┏━━
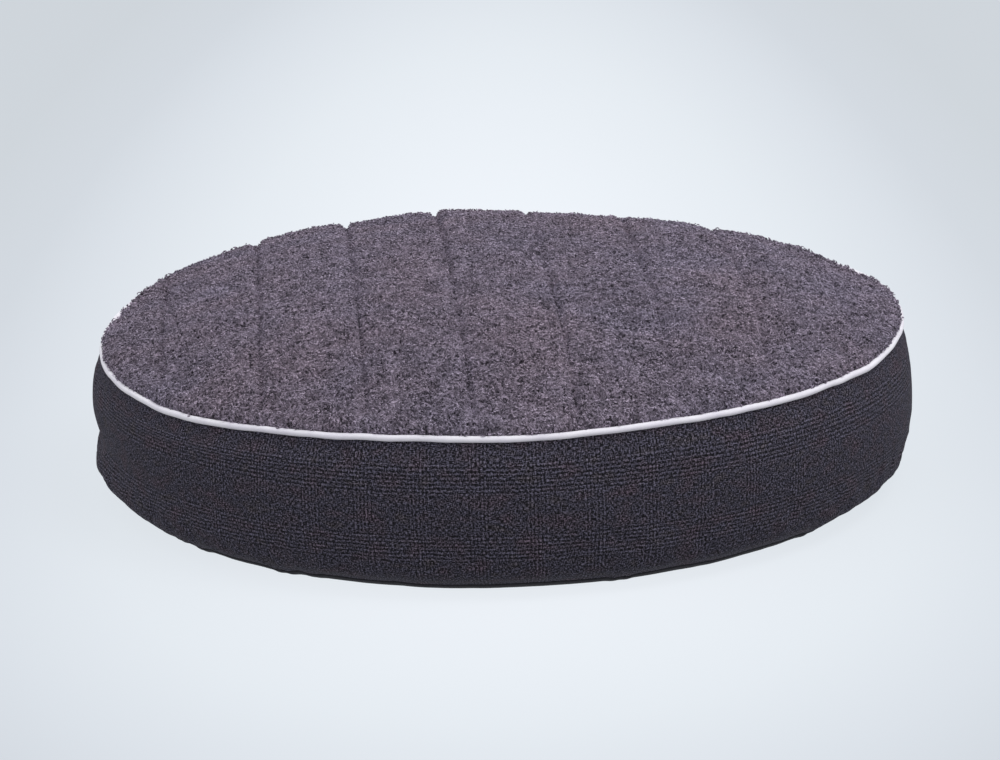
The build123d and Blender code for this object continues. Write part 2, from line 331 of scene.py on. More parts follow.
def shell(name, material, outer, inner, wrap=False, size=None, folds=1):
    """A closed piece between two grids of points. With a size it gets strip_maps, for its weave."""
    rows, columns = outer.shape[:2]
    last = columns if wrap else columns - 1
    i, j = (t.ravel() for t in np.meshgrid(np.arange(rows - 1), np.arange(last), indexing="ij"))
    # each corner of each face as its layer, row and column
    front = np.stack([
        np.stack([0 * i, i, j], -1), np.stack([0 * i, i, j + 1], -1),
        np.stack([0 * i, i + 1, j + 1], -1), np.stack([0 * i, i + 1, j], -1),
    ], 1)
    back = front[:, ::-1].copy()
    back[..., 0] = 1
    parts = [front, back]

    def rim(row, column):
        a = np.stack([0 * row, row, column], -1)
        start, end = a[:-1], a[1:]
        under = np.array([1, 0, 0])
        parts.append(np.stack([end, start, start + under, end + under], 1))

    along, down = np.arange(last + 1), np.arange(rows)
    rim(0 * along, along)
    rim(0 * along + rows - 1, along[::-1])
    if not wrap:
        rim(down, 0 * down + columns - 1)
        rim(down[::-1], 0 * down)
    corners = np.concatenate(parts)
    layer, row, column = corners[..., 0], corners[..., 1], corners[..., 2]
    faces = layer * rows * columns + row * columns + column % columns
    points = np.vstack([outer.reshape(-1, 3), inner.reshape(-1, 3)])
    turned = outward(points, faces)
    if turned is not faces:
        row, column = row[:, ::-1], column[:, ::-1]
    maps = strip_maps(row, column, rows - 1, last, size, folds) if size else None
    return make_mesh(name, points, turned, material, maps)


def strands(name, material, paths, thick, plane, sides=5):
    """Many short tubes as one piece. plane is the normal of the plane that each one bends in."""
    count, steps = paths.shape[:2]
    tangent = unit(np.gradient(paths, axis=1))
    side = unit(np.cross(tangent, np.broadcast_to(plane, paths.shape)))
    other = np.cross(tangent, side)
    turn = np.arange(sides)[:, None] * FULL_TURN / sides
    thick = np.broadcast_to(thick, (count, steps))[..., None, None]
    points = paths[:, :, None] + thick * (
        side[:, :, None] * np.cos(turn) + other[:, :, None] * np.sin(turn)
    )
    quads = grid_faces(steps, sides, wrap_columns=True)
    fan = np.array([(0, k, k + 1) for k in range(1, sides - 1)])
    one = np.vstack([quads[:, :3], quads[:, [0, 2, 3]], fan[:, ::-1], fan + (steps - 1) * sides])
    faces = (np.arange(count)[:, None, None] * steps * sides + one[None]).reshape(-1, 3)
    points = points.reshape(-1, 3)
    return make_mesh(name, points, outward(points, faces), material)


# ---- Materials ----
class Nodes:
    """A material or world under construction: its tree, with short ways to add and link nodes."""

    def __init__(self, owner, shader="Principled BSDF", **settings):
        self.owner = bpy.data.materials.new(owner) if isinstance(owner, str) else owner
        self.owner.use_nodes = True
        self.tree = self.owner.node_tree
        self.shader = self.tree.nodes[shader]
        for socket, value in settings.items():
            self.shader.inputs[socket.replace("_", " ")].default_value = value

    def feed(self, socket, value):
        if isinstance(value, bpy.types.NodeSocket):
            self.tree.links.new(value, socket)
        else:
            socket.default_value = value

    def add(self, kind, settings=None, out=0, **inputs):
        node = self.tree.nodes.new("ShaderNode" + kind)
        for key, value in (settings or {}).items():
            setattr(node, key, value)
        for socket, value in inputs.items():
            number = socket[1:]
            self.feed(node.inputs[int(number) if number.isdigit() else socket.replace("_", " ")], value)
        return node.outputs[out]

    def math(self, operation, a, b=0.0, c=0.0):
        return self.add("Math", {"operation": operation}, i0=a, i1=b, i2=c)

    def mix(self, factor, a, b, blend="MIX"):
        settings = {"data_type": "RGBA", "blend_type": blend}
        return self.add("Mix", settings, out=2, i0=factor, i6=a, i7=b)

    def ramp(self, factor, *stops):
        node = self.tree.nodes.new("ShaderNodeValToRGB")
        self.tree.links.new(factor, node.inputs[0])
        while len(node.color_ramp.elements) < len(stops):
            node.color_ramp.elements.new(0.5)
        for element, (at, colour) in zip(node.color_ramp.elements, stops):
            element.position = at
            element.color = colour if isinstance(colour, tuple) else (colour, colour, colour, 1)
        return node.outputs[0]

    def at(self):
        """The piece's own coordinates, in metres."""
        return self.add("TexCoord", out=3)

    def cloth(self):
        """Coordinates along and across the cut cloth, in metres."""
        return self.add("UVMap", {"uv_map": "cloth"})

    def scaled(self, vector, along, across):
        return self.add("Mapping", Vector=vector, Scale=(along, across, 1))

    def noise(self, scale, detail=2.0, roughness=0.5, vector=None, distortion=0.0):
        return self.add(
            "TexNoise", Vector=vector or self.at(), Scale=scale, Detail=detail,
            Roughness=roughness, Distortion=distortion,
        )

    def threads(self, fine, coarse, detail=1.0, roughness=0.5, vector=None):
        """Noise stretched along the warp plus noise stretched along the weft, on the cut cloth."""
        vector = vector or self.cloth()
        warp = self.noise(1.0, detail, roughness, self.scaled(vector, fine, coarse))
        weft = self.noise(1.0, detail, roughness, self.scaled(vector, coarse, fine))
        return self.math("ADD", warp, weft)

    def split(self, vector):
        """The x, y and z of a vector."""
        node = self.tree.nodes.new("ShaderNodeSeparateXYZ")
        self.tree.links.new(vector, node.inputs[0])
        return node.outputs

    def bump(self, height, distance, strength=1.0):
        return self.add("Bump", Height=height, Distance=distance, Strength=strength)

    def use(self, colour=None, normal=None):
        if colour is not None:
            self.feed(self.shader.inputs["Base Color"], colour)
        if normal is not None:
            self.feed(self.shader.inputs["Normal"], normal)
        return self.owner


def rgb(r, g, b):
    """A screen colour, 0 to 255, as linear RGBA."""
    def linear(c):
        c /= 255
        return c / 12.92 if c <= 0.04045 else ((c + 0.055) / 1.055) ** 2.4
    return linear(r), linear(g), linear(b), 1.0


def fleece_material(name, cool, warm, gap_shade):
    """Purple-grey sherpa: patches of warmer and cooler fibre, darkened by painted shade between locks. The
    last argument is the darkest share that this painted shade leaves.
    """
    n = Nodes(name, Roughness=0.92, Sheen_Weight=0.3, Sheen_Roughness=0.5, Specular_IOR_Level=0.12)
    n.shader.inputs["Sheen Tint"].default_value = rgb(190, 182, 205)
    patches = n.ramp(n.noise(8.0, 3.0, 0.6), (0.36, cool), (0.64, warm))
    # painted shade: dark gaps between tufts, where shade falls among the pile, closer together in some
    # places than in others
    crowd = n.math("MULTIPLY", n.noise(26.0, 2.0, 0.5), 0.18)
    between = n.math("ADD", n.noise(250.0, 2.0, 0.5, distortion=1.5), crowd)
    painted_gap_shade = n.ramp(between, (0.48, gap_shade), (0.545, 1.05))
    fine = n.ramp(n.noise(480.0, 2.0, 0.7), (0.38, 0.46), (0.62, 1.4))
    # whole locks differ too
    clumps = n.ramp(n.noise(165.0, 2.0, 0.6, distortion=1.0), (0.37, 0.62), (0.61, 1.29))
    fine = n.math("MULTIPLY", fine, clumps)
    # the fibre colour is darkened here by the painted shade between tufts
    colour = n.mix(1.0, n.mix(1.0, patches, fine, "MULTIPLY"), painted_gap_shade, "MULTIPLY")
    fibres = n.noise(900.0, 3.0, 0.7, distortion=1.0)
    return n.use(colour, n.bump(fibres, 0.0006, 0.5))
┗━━
- **TASK DESCRIPTION**:
Restate the whole of the material exactly.

- **RESULT FOR THIS TASK**:
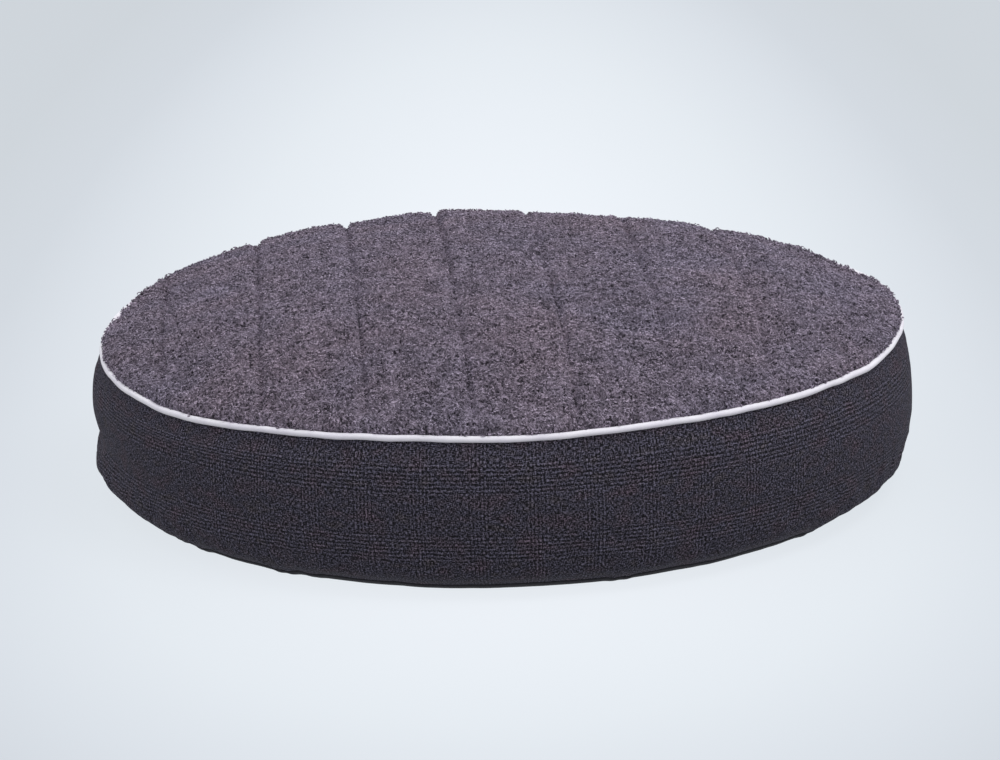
The build123d and Blender code for this object continues. Write part 2, from line 331 of scene.py on. More parts follow.
def shell(name, material, outer, inner, wrap=False, size=None, folds=1):
    """A closed piece between two grids of points. With a size it gets strip_maps, for its weave."""
    rows, columns = outer.shape[:2]
    last = columns if wrap else columns - 1
    i, j = (t.ravel() for t in np.meshgrid(np.arange(rows - 1), np.arange(last), indexing="ij"))
    # each corner of each face as its layer, row and column
    front = np.stack([
        np.stack([0 * i, i, j], -1), np.stack([0 * i, i, j + 1], -1),
        np.stack([0 * i, i + 1, j + 1], -1), np.stack([0 * i, i + 1, j], -1),
    ], 1)
    back = front[:, ::-1].copy()
    back[..., 0] = 1
    parts = [front, back]

    def rim(row, column):
        a = np.stack([0 * row, row, column], -1)
        start, end = a[:-1], a[1:]
        under = np.array([1, 0, 0])
        parts.append(np.stack([end, start, start + under, end + under], 1))

    along, down = np.arange(last + 1), np.arange(rows)
    rim(0 * along, along)
    rim(0 * along + rows - 1, along[::-1])
    if not wrap:
        rim(down, 0 * down + columns - 1)
        rim(down[::-1], 0 * down)
    corners = np.concatenate(parts)
    layer, row, column = corners[..., 0], corners[..., 1], corners[..., 2]
    faces = layer * rows * columns + row * columns + column % columns
    points = np.vstack([outer.reshape(-1, 3), inner.reshape(-1, 3)])
    turned = outward(points, faces)
    if turned is not faces:
        row, column = row[:, ::-1], column[:, ::-1]
    maps = strip_maps(row, column, rows - 1, last, size, folds) if size else None
    return make_mesh(name, points, turned, material, maps)


def strands(name, material, paths, thick, plane, sides=5):
    """Many short tubes as one piece. plane is the normal of the plane that each one bends in."""
    count, steps = paths.shape[:2]
    tangent = unit(np.gradient(paths, axis=1))
    side = unit(np.cross(tangent, np.broadcast_to(plane, paths.shape)))
    other = np.cross(tangent, side)
    turn = np.arange(sides)[:, None] * FULL_TURN / sides
    thick = np.broadcast_to(thick, (count, steps))[..., None, None]
    points = paths[:, :, None] + thick * (
        side[:, :, None] * np.cos(turn) + other[:, :, None] * np.sin(turn)
    )
    quads = grid_faces(steps, sides, wrap_columns=True)
    fan = np.array([(0, k, k + 1) for k in range(1, sides - 1)])
    one = np.vstack([quads[:, :3], quads[:, [0, 2, 3]], fan[:, ::-1], fan + (steps - 1) * sides])
    faces = (np.arange(count)[:, None, None] * steps * sides + one[None]).reshape(-1, 3)
    points = points.reshape(-1, 3)
    return make_mesh(name, points, outward(points, faces), material)


# ---- Materials ----
class Nodes:
    """A material or world under construction: its tree, with short ways to add and link nodes."""

    def __init__(self, owner, shader="Principled BSDF", **settings):
        self.owner = bpy.data.materials.new(owner) if isinstance(owner, str) else owner
        self.owner.use_nodes = True
        self.tree = self.owner.node_tree
        self.shader = self.tree.nodes[shader]
        for socket, value in settings.items():
            self.shader.inputs[socket.replace("_", " ")].default_value = value

    def feed(self, socket, value):
        if isinstance(value, bpy.types.NodeSocket):
            self.tree.links.new(value, socket)
        else:
            socket.default_value = value

    def add(self, kind, settings=None, out=0, **inputs):
        node = self.tree.nodes.new("ShaderNode" + kind)
        for key, value in (settings or {}).items():
            setattr(node, key, value)
        for socket, value in inputs.items():
            number = socket[1:]
            self.feed(node.inputs[int(number) if number.isdigit() else socket.replace("_", " ")], value)
        return node.outputs[out]

    def math(self, operation, a, b=0.0, c=0.0):
        return self.add("Math", {"operation": operation}, i0=a, i1=b, i2=c)

    def mix(self, factor, a, b, blend="MIX"):
        settings = {"data_type": "RGBA", "blend_type": blend}
        return self.add("Mix", settings, out=2, i0=factor, i6=a, i7=b)

    def ramp(self, factor, *stops):
        node = self.tree.nodes.new("ShaderNodeValToRGB")
        self.tree.links.new(factor, node.inputs[0])
        while len(node.color_ramp.elements) < len(stops):
            node.color_ramp.elements.new(0.5)
        for element, (at, colour) in zip(node.color_ramp.elements, stops):
            element.position = at
            element.color = colour if isinstance(colour, tuple) else (colour, colour, colour, 1)
        return node.outputs[0]

    def at(self):
        """The piece's own coordinates, in metres."""
        return self.add("TexCoord", out=3)

    def cloth(self):
        """Coordinates along and across the cut cloth, in metres."""
        return self.add("UVMap", {"uv_map": "cloth"})

    def scaled(self, vector, along, across):
        return self.add("Mapping", Vector=vector, Scale=(along, across, 1))

    def noise(self, scale, detail=2.0, roughness=0.5, vector=None, distortion=0.0):
        return self.add(
            "TexNoise", Vector=vector or self.at(), Scale=scale, Detail=detail,
            Roughness=roughness, Distortion=distortion,
        )

    def threads(self, fine, coarse, detail=1.0, roughness=0.5, vector=None):
        """Noise stretched along the warp plus noise stretched along the weft, on the cut cloth."""
        vector = vector or self.cloth()
        warp = self.noise(1.0, detail, roughness, self.scaled(vector, fine, coarse))
        weft = self.noise(1.0, detail, roughness, self.scaled(vector, coarse, fine))
        return self.math("ADD", warp, weft)

    def split(self, vector):
        """The x, y and z of a vector."""
        node = self.tree.nodes.new("ShaderNodeSeparateXYZ")
        self.tree.links.new(vector, node.inputs[0])
        return node.outputs

    def bump(self, height, distance, strength=1.0):
        return self.add("Bump", Height=height, Distance=distance, Strength=strength)

    def use(self, colour=None, normal=None):
        if colour is not None:
            self.feed(self.shader.inputs["Base Color"], colour)
        if normal is not None:
            self.feed(self.shader.inputs["Normal"], normal)
        return self.owner


def rgb(r, g, b):
    """A screen colour, 0 to 255, as linear RGBA."""
    def linear(c):
        c /= 255
        return c / 12.92 if c <= 0.04045 else ((c + 0.055) / 1.055) ** 2.4
    return linear(r), linear(g), linear(b), 1.0


def fleece_material(name, cool, warm, gap_shade):
    """Purple-grey sherpa: patches of warmer and cooler fibre, darkened by painted shade between locks. The
    last argument is the darkest share that this painted shade leaves.
    """
    n = Nodes(name, Roughness=0.92, Sheen_Weight=0.3, Sheen_Roughness=0.5, Specular_IOR_Level=0.12)
    n.shader.inputs["Sheen Tint"].default_value = rgb(190, 182, 205)
    patches = n.ramp(n.noise(8.0, 3.0, 0.6), (0.36, cool), (0.64, warm))
    # painted shade: dark gaps between tufts, where shade falls among the pile, closer together in some
    # places than in others
    crowd = n.math("MULTIPLY", n.noise(26.0, 2.0, 0.5), 0.18)
    between = n.math("ADD", n.noise(250.0, 2.0, 0.5, distortion=1.5), crowd)
    painted_gap_shade = n.ramp(between, (0.48, gap_shade), (0.545, 1.05))
    fine = n.ramp(n.noise(480.0, 2.0, 0.7), (0.38, 0.46), (0.62, 1.4))
    # whole locks differ too
    clumps = n.ramp(n.noise(165.0, 2.0, 0.6, distortion=1.0), (0.37, 0.62), (0.61, 1.29))
    fine = n.math("MULTIPLY", fine, clumps)
    # the fibre colour is darkened here by the painted shade between tufts
    colour = n.mix(1.0, n.mix(1.0, patches, fine, "MULTIPLY"), painted_gap_shade, "MULTIPLY")
    fibres = n.noise(900.0, 3.0, 0.7, distortion=1.0)
    return n.use(colour, n.bump(fibres, 0.0006, 0.5))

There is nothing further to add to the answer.